Cette inertie autour de l’innovation n’empêche pas les dépenses d’imagerie d’augmenter. Selon les données de la Cour des comptes, elles ont ainsi connu une hausse cumulée de 5,9 % de 2017 à 2019. Après une année 2020 marquée par la pandémie de Covid-19, elles ont rebondi de 11,7 % en 2021 pour atteindre près de 4,8 milliards d’euros. Parmi les examens les plus dépensiers figurent les échographies et les actes d’imagerie lourde, qui ont « le plus contribué à la croissance de la dépense jusqu’en 2019 », selon le rapport.

Une évolution des dépenses « difficilement soutenable »

Pour contenir ces dépenses, la Cour des comptes appelle à une « plus grande pertinence des examens d’imagerie, en particulier pour l’imagerie lourde ». Les mesures prévues dans le cadre du protocole de régulation des dépenses élaboré en 2018 entre l’Union nationale des caisses d’assurance maladie (UNCAM) et la Fédération nationale des médecins radiologues (FNMR), n’auraient pas suffi, estiment les rapporteurs. « Ce texte a posé le principe de mesures visant une plus grande pertinence des actes, leur degré de mise en œuvre étant censé déterminer des ajustements tarifaires plus ou moins amples… les objectifs relatifs à la pertinence des actes n’ont été que partiellement atteints », écrivent-ils. Dans cette situation, « le rythme d’évolution des dépenses consacrées à l’imagerie est difficilement soutenable », s’alarment-ils.

Vers un protocole prix/volume

Fort de ce constat, ils recommandent d’envisager « la mise en place d’un cadre plus strict ». Celui-ci prendrait la forme d’un protocole prix/volumes négocié avec les représentants des radiologues. Cet accord fixerait, sur plusieurs années, « une enveloppe de dépenses en imagerie diagnostique compatible avec une trajectoire de retour à l’équilibre des comptes de la branche maladie ».
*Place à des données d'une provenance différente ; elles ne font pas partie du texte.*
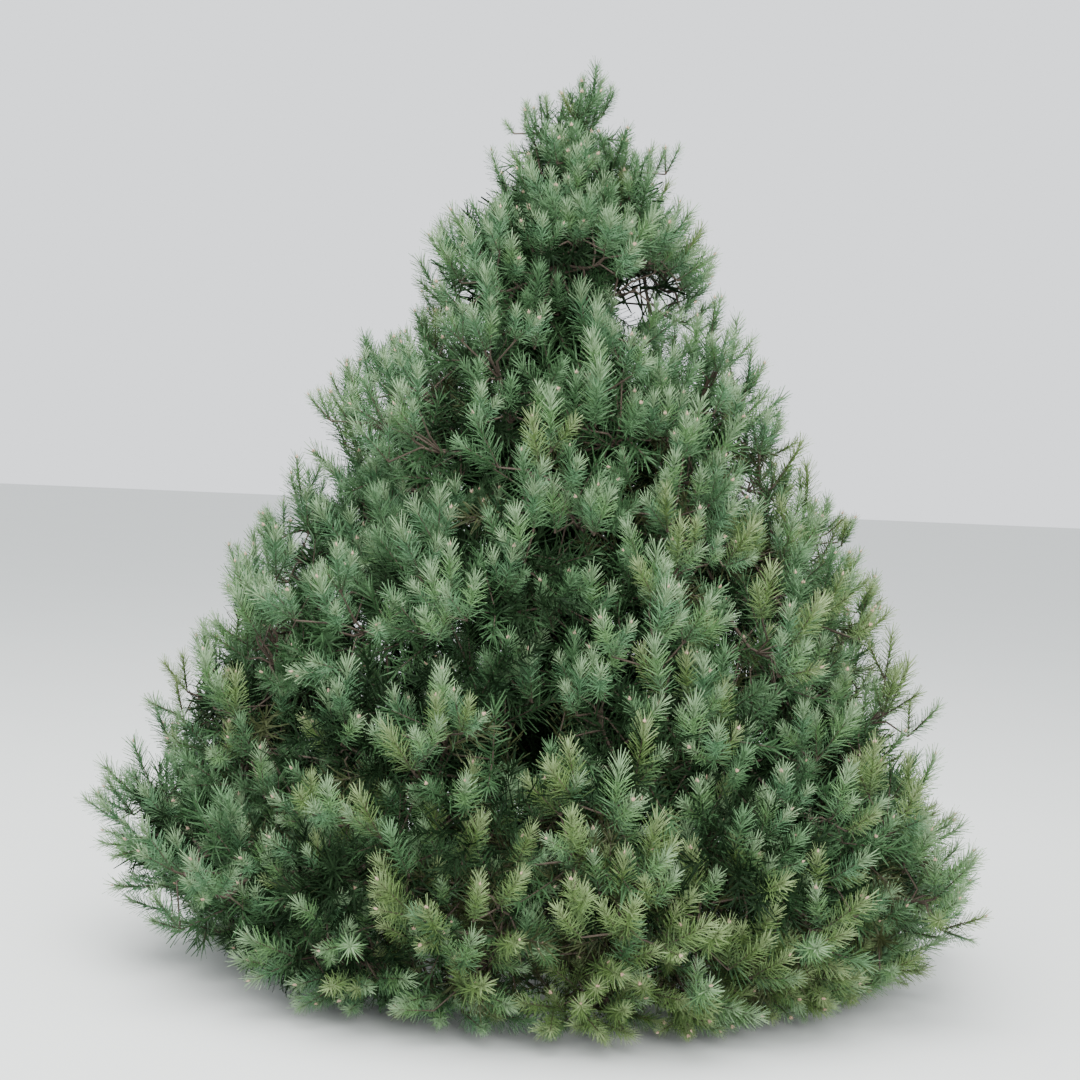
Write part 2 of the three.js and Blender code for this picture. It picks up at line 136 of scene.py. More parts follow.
class Nodes:
    """Adds nodes to one tree, each from its type, its settings and its sockets."""

    def __init__(self, tree):
        self.tree = tree

    def feed(self, socket, value):
        if isinstance(value, Wire):
            self.tree.links.new(value.socket, socket)
        else:
            socket.default_value = value

    def add(self, kind, settings=None, sockets=None, output=0):
        node = self.tree.nodes.new(kind)
        for name, value in (settings or {}).items():
            setattr(node, name, value)
        for key, value in (sockets or {}).items():
            self.feed(node.inputs[key], value)
        return Wire(self, node.outputs[output])

    def math(self, operation, *values):
        return self.add("ShaderNodeMath", {"operation": operation}, dict(enumerate(values)))

    def vector_math(self, operation, *values):
        return self.add("ShaderNodeVectorMath", {"operation": operation}, dict(enumerate(values)))

    def between(self, value, low, high):
        """The value's share of the way from low to high, from 0 to 1."""
        ends = {"Value": value, "From Min": low, "From Max": high}
        return self.add("ShaderNodeMapRange", {"interpolation_type": "SMOOTHSTEP"}, ends)

    def combined(self, **parts):
        return self.add("ShaderNodeCombineXYZ", {}, parts)

    def height_of(self, vector):
        return self.add("ShaderNodeSeparateXYZ", {}, {"Vector": vector}, 2)

    def noise(self, vector, scale, detail=3.0):
        return self.add("ShaderNodeTexNoise", {}, {"Vector": vector, "Scale": scale, "Detail": detail})

    def cracks(self, vector, scale=1.0):
        """The distance to the nearest border between cells."""
        settings = {"feature": "DISTANCE_TO_EDGE"}
        return self.add("ShaderNodeTexVoronoi", settings, {"Vector": vector, "Scale": scale})


class Surface(Nodes):
    """A material with one Principled shader, whose constant sockets are set at once."""

    def __init__(self, name, constants):
        self.material = bpy.data.materials.new(name)
        self.material.use_nodes = True
        super().__init__(self.material.node_tree)
        self.shader = self.tree.nodes["Principled BSDF"]
        self.set(constants)

    def set(self, sockets):
        for name, value in sockets.items():
            self.feed(self.shader.inputs[name], value)

    def place(self):
        """The place in the object's own coordinates."""
        return self.add("ShaderNodeTexCoord", output=3)

    def mix(self, share, first, second):
        """A colour that goes from the first to the second."""
        return self.add("ShaderNodeMix", {"data_type": "RGBA"}, {0: share, 6: first, 7: second}, 2)

    def bump(self, height, distance, strength=1.0):
        sockets = {"Height": height, "Distance": distance, "Strength": strength}
        self.set({"Normal": self.add("ShaderNodeBump", {}, sockets)})


def plain_mesh(name, places, edges=(), faces=(), marks=None):
    """A mesh of points, edges and faces; marks are the values that its points carry, by name."""
    mesh = bpy.data.meshes.new(name)
    mesh.from_pydata(places, edges, faces)
    for mark, (kind, values) in (marks or {}).items():
        field = "vector" if kind == "FLOAT_VECTOR" else "value"
        mesh.attributes.new(mark, kind, "POINT").data.foreach_set(field, values)
    return mesh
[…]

Une hausse des tensions dans le secteur hospitalier

Le rapport pointe aussi les contraintes qui pèsent sur le développement du secteur de l’imagerie, à commencer par les difficultés croissantes que connaît l’activité hospitalière, « en raison d’une préférence accrue des radiologues pour l’exercice libéral, et d’une répartition territoriale inégalitaire », estime la Cour. L’hôpital rassemble seulement 22 % des radiologues, et le taux de vacance est en augmentation depuis 2015. « Les hôpitaux recourent à l’intérim médical ainsi qu’à l’intervention à distance de radiologues par la téléradiologie, pratique en fort développement mais insuffisamment régulée », mentionne le rapport.
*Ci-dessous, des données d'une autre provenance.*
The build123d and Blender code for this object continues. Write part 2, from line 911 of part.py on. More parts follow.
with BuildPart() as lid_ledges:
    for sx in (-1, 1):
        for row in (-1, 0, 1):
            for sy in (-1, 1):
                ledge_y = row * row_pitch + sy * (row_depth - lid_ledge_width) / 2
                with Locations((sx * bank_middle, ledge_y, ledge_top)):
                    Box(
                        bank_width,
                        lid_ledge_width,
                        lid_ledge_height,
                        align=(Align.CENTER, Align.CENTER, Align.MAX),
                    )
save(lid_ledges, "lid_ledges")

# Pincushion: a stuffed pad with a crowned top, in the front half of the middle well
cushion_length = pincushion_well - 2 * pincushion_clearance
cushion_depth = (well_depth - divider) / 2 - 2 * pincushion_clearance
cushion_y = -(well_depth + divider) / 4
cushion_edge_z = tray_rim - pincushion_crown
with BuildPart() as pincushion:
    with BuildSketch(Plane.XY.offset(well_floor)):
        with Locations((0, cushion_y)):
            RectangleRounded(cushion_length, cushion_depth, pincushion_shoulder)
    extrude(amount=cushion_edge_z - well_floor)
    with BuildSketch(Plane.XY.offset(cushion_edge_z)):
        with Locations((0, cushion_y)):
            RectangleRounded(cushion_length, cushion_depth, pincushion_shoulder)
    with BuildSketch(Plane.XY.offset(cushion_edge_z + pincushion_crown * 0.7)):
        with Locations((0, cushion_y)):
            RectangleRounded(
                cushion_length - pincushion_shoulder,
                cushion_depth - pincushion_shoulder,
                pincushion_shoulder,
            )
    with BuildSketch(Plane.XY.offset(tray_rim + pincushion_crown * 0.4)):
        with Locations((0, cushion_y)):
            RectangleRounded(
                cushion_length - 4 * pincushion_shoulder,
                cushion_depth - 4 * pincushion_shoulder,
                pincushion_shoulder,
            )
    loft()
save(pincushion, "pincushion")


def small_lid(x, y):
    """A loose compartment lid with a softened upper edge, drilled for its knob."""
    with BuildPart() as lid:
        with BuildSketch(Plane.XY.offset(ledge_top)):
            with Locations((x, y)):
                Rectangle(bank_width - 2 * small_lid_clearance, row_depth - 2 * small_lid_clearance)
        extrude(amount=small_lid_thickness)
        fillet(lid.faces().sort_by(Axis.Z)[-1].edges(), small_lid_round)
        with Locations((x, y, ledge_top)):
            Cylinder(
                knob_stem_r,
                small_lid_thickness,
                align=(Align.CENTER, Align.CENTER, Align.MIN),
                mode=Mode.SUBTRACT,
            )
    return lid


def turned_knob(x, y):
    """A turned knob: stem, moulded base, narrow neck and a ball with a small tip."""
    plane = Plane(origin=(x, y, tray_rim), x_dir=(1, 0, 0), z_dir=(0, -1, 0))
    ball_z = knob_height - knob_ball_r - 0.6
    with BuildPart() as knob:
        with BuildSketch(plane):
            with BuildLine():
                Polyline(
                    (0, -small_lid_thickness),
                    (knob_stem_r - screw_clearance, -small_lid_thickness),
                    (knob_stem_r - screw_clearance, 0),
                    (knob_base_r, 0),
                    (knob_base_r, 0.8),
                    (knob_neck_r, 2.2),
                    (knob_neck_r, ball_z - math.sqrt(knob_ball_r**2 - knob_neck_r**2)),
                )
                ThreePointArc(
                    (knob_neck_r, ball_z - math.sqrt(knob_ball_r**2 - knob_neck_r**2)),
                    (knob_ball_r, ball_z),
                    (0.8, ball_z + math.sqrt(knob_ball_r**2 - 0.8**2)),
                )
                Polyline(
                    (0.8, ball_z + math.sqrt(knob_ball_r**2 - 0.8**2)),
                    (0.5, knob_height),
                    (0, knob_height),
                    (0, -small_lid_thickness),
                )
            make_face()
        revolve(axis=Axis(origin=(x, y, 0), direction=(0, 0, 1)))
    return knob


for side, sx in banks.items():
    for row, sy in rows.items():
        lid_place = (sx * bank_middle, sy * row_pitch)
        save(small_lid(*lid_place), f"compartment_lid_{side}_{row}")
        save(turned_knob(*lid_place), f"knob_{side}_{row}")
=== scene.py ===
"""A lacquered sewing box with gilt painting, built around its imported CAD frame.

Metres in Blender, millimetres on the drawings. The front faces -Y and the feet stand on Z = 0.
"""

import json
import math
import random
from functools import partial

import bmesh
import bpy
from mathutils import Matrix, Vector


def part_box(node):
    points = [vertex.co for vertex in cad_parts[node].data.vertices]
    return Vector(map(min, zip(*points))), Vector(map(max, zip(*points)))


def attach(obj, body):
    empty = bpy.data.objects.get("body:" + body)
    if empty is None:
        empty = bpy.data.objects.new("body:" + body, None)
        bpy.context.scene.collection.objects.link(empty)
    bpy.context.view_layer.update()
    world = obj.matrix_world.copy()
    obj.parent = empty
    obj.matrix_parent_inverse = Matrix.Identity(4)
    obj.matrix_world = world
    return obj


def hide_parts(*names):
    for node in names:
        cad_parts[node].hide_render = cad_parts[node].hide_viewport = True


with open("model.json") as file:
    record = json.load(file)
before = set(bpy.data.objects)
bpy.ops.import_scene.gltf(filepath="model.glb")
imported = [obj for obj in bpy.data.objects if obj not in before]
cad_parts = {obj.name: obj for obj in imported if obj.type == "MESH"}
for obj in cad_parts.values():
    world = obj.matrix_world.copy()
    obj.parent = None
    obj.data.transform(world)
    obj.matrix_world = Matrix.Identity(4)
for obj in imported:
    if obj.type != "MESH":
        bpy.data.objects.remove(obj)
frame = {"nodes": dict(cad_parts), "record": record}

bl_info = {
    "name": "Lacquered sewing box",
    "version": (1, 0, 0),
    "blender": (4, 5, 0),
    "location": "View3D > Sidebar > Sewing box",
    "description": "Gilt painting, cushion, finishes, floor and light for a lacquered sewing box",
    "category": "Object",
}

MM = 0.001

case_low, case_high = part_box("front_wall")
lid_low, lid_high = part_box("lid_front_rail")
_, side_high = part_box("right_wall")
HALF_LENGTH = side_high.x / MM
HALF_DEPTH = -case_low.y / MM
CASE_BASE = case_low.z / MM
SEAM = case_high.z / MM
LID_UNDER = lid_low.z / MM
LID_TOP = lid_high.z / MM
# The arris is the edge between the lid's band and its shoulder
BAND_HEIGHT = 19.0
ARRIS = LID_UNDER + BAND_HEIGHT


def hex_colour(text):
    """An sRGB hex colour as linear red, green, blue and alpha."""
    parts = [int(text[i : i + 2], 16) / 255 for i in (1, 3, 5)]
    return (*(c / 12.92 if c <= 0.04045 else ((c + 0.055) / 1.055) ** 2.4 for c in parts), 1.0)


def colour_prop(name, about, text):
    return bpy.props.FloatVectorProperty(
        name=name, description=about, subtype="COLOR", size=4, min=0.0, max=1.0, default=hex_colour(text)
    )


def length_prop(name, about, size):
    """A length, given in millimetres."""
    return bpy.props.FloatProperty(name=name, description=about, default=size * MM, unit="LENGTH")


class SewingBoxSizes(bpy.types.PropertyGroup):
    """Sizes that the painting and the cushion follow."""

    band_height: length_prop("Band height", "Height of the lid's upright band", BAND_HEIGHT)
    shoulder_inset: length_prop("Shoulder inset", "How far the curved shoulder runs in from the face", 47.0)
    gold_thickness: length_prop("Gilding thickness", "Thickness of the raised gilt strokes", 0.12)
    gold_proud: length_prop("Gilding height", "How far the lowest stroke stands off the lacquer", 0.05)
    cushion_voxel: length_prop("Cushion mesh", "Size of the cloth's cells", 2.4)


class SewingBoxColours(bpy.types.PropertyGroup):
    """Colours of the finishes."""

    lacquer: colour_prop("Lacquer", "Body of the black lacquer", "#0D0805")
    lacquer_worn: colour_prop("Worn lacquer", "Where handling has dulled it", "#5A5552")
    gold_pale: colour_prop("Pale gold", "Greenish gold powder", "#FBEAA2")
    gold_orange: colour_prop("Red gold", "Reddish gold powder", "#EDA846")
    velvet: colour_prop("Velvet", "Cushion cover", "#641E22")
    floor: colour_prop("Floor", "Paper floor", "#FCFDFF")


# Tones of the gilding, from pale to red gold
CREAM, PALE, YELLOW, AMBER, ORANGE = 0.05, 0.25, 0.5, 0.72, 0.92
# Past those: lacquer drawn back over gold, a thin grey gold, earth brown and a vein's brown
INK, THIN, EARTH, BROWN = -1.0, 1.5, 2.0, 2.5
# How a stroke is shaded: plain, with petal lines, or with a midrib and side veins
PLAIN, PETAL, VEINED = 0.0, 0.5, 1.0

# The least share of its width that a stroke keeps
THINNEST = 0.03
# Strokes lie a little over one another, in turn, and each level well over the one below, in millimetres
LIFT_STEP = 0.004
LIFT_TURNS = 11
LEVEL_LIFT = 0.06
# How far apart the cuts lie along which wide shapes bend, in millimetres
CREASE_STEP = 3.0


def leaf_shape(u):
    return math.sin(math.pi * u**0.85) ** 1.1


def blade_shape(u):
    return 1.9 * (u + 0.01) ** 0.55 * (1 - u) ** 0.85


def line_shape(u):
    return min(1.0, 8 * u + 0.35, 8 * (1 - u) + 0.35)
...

Une coopération entre le secteur public et libéral

Afin de répondre à ces insuffisances dans les ressources humaines et aux besoins des populations dans le secteur public, le rapport préconise de développer la coopération entre l’hôpital et la ville. Une tâche difficile, du fait de « différences marquantes » entre les deux secteurs, concernant notamment la rémunération, l’acquisition de nouveaux appareils ou encore la participation à la permanence des soins, note le document. « La législation a prévu, en 2011, la possibilité de plateaux d’imagerie médicale mutualisés entre hôpitaux et cliniques (PIMM) mais le bilan est décevant : seuls trois plateaux ont été constitués et cinq sont en projet selon une enquête du ministère dans une dizaine de régions. »
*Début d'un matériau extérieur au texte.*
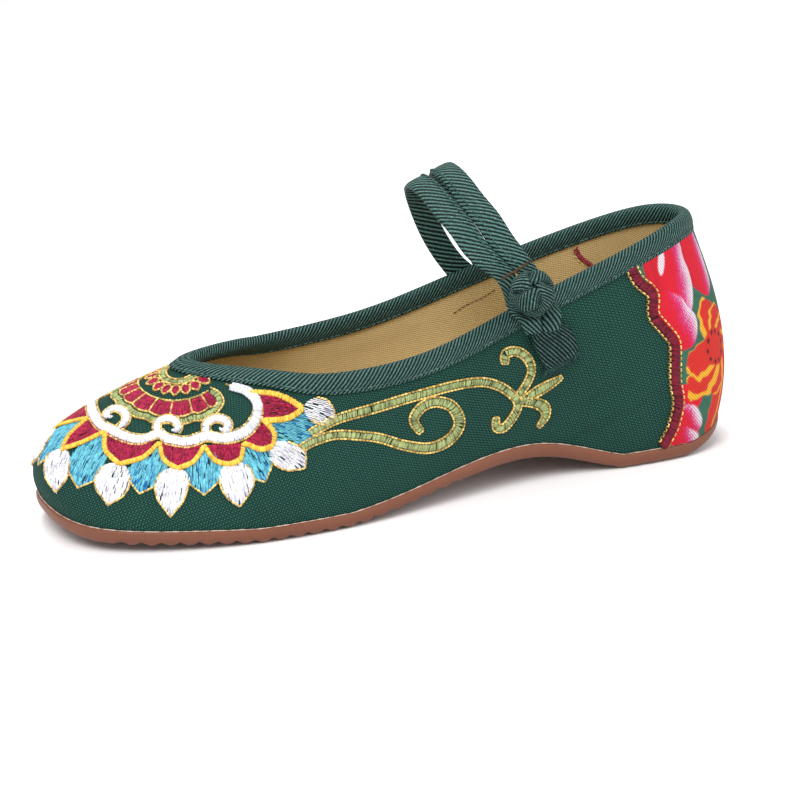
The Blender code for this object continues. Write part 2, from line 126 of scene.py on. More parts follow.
# %% Hang the lights
bpy.context.scene.view_settings.view_transform = "Standard"
WORLD_LIGHT = 0.75
LIGHTS = (
    # name, place, aimed at, width, watts
    ("key light", (-0.55, -0.75, 1.05), (0.02, 0.0, 0.03), 0.75, 17.0),
    ("fill light", (0.85, -0.85, 0.55), (0.05, 0.0, 0.04), 0.90, 5.0),
    ("top light", (0.05, 0.45, 1.20), (0.03, 0.0, 0.03), 0.60, 9.0),
)


def set_studio():
    world = bpy.data.worlds.new("studio")
    world.use_nodes = True
    world.node_tree.nodes["Background"].inputs["Color"].default_value = (1, 1, 1, 1)
    world.node_tree.nodes["Background"].inputs["Strength"].default_value = WORLD_LIGHT
    bpy.context.scene.world = world
    for name, place, target, width, watts in LIGHTS:
        lamp = bpy.data.lights.new(name, "AREA")
        lamp.size = width
        lamp.energy = watts
        holder = add_object(name, lamp)
        holder.location = place
        aim = Vector(target) - Vector(place)
        holder.rotation_euler = aim.to_track_quat("-Z", "Y").to_euler()


set_studio()
print("lights:", ", ".join(row[0] for row in LIGHTS))

# %% [markdown]
# ## Writing shader maths as sums
# Woven cloth is a rule: threads at a fixed pitch pass over and under each other. Rules like that
# are easiest to read as ordinary sums, so one small class stands for a number in a shader, and
# each sum on it adds the Math node that does the work.


# %% A number in a shader
class Number:
    def __init__(self, paint, socket):
        self.paint = paint
        self.socket = socket

    def __add__(self, other):
        return self.paint.sums("ADD", self, other)

    __radd__ = __add__

    def __sub__(self, other):
        return self.paint.sums("SUBTRACT", self, other)

    def __rsub__(self, other):
        return self.paint.sums("SUBTRACT", other, self)

    def __mul__(self, other):
        return self.paint.sums("MULTIPLY", self, other)

    __rmul__ = __mul__

    def __truediv__(self, other):
        return self.paint.sums("DIVIDE", self, other)

    def __pow__(self, other):
        return self.paint.sums("POWER", self, other)

    def __abs__(self):
        return self.paint.sums("ABSOLUTE", self)

    def sine(self):
        return self.paint.sums("SINE", self)

    def larger(self, other):
        return self.paint.sums("MAXIMUM", self, other)

    def smaller(self, other):
        return self.paint.sums("MINIMUM", self, other)

    def clamped(self):
        return self.larger(0.0).smaller(1.0)


# %% A material that is being painted
class Paint:
    def __init__(self, name):
        self.material = bpy.data.materials.new(name)
        self.material.use_nodes = True
        self.tree = self.material.node_tree
        self.shader = self.tree.nodes["Principled BSDF"]

    def feed(self, socket, value):
        if isinstance(value, Number):
            value = value.socket
        if isinstance(value, bpy.types.NodeSocket):
            self.tree.links.new(value, socket)
        elif isinstance(value, tuple) and len(value) == 3 and socket.type == "RGBA":
            socket.default_value = (*value, 1.0)
        else:
            socket.default_value = value

    def node(self, kind, inputs=None, **settings):
        node = self.tree.nodes.new(kind)
        for name, value in settings.items():
            setattr(node, name, value)
        for name, value in (inputs or {}).items():
            self.feed(node.inputs[name], value)
        return node

    def sums(self, operation, *values):
        node = self.node("ShaderNodeMath", dict(enumerate(values)), operation=operation)
        return Number(self, node.outputs[0])

    def cloth_map(self):
        """The piece's own map, in millimetres across and along the cloth."""
        node = self.node("ShaderNodeSeparateXYZ", {0: self.node("ShaderNodeTexCoord").outputs["UV"]})
        return Number(self, node.outputs[0]), Number(self, node.outputs[1])

    def noise(self, scale, detail=2.0, place=None):
        place = place or self.node("ShaderNodeTexCoord").outputs["Object"]
        node = self.node("ShaderNodeTexNoise", {"Vector": place, "Scale": scale, "Detail": detail})
        return Number(self, node.outputs[0])

    def map_noise(self, across, along, detail=1.0):
        """Noise on the piece's own map: across and along are how many cells there are in a mm."""
        uv = self.node("ShaderNodeTexCoord").outputs["UV"]
        scaled = self.node("ShaderNodeMapping", {"Vector": uv, "Scale": (across, along, 1.0)})
        return self.noise(1.0, detail, scaled.outputs[0])

    def mix(self, factor, first, second):
        node = self.node("ShaderNodeMix", data_type="RGBA")
        self.feed(node.inputs[0], factor)
        self.feed(node.inputs[6], first)
        self.feed(node.inputs[7], second)
        return node.outputs[2]

    def bump(self, height, depth, under=None):
        node = self.node("ShaderNodeBump", {"Height": height, "Distance": depth, "Strength": 1.0})
        if under is not None:
            self.feed(node.inputs["Normal"], under)
        return node.outputs[0]

    def finish(self, colour, roughness, normal=None, **constants):
        self.feed(self.shader.inputs["Base Color"], colour)
        self.feed(self.shader.inputs["Roughness"], roughness)
        if normal is not None:
            self.feed(self.shader.inputs["Normal"], normal)
        for name, value in constants.items():
            self.feed(self.shader.inputs[name.replace("_", " ")], value)
        return self.material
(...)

Un accès inégal aux équipements d’imagerie selon les territoires

À cela s’ajoutent des disparités régionales concernant l’accès aux équipements, scanners et IRM, rappelle le rapport. « Il faudrait en moyenne 32 jours pour accéder à un examen d’IRM, soit 12 jours de plus que le délai maximal prévu par le plan cancer 2014-2019 pour permettre de détecter les cancers le plus tôt possible », soulignent les rédacteurs du document. La Cour des comptes recommande donc de « doter les ARS d’outils de suivi du taux d’utilisation des équipements, des volumes produits et des délais d’attente pour accéder aux plateaux d’imagerie lourde ». L’objectif est ainsi d’améliorer la répartition des équipements d’imagerie afin de permettre à un plus grand nombre de patients d’y avoir accès.